Integrating Evidence-Based Teaching Practices Through SAIL

Leverage New Approaches With Tested Practices

As Northeastern moves toward the vision of Northeastern 2025, new resources and strategies become available in our pedagogical toolkit. The Self-Authored Integrated Learning (SAIL) framework and platform offer a host of potential applications in and out of the classroom. It can be helpful to pair new resources like SAIL with tried and tested teaching strategies and models from the literature in order to ground our practice. In this CATLR Tip, we will take a look at how SAIL can be used to enact mastery (Ambrose et al., 2010).

As the authors note, “to develop mastery, students must acquire component skills, practice integrating them, and know when to apply what they have learned” (Ambrose et al., 2010, p. 95). At the heart of SAIL is the theme of identifying component skills, connecting them across contexts, and applying those skills in novel situations

1)  Acquisition of Component Skills

Instructors are often unaware of their “expert blind spots,” or those areas where the component skills of a particular subject are so well known they become obvious to the point of invisibility (Nathan et al., 2001). However, the process of mapping a course or other learning opportunity via the SAIL framework can help educators identify and name those component skills for learners.

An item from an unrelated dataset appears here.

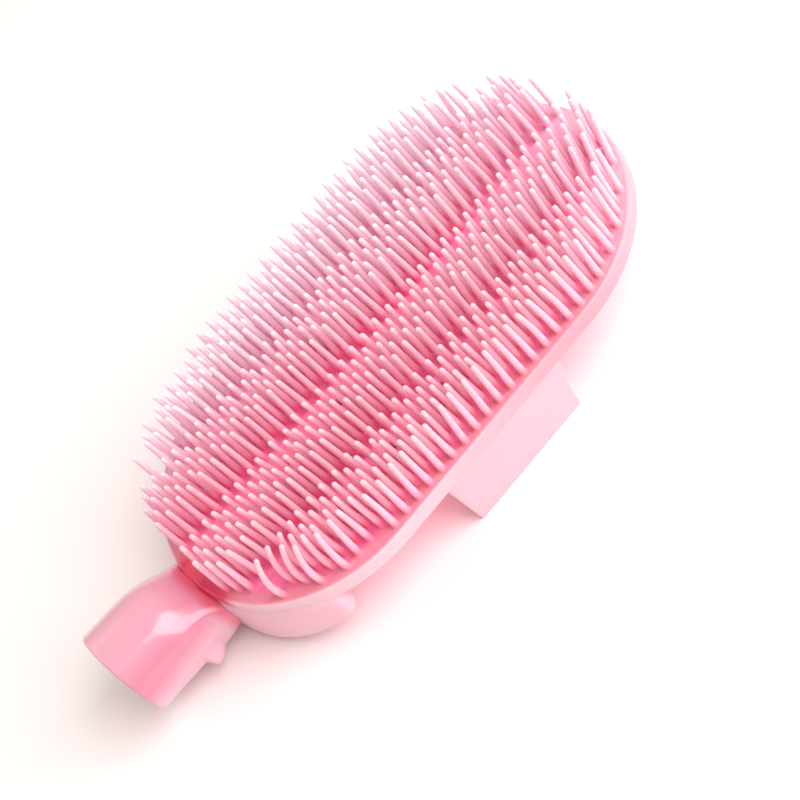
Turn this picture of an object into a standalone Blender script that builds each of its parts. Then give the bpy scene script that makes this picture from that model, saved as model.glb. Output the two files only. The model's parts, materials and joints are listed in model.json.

Making students aware of the underlying skills embedded in an experience in an explicit way is also an effective way to increase students’ likelihood of noticing and developing those skills.  This idea of “educational transparency” is one of the theoretical underpinnings of the SAIL mapping process (Winkelmes, 2013).

Resource for Educators: Mapping Your Course in the SAIL Educator Portal

Resource for Educators: Using SAIL to Enhance Learning and Retention via Transparency

2)  Practice in Integrating Skills Effectively

Helping students identify and build connections between their learning from multiple contexts is a challenging task, but is also a key intended outcome of a university education (Huber & Hutchings, 2004). It is such an important skill that it can be helpful to explicitly include integration in your course rubric (Ambrose et al., 2010) by assessing how well students have integrated concepts from previous courses, other learning opportunities, or their other personal and professional experiences.

The SAIL Timeline and Skills Visualization are great tools to help learners visually see the connections between skills they have engaged in multiple experiences. Students can capture their insights about these connections by tagging multiple opportunities in a Moment and articulating how their engagement with a particular skill or concept has developed over time.

Resource for Learners: Getting Started with the SAIL Web Platform

Resource for Learners: Adding a Moment to your SAIL Timeline

 

3)  Knowledge of When to Apply What They Have Learned

The ability to apply existing skills in new contexts is called transfer. Near transfer is using skills in a situation that is relatively similar to where they were learned, such as applying concepts from Physics I in Physics II. Far transfer might look like a student recalling a concept from a first-year Math course and applying it in their senior Psychology capstone project. Far transfer is one of the ultimate goals of higher education, but very difficult to cultivate in learners (Singley & Anderson, 1989).

One way to help students develop skills that will help them engage in transfer is to facilitate opportunities for them project how their current skill set might aid them in unexpected ways in future scenarios. Setting goals in the SAIL platform prompts learners to identify what skills they would need to be successful in reaching those objectives. Educators can engage learners in conversations about which of their current skills might best be leveraged to reach those goals, promoting mental habits that can support far transfer in the future.

Resource for Learners: Creating Goals, Milestones, and Moments in SAIL

References

Ambrose, S. A., Bridges, M. W., DiPietro, M., Lovett, M. C., & Norman, M. K. (2010). How Learning Works: Seven Research-Based Principles for Smart Teaching. San Francisco, CA: Jossey-Bass.

Huber, M. T., & Hutchings, P. (2004). Integrative Learning: Mapping the Terrain. The Academy in Transition. Washington, DC: Association of American Colleges and Universities.

Nathan, M. J., Koedinger, K. R., & Alibali, M. W. (2001). Expert blind spot: When content knowledge eclipses pedagogical content knowledge. In Proceedings of the third international conference on cognitive science, 644-648.

Singley, M. K., & Anderson, J. R. (1989). The transfer of cognitive skill. Cambridge, MA: Harvard University Press.

Winkelmes, M. A. (2013). Transparency in Teaching: Faculty Share Data and Improve Students’ Learning. Liberal Education, 99(2).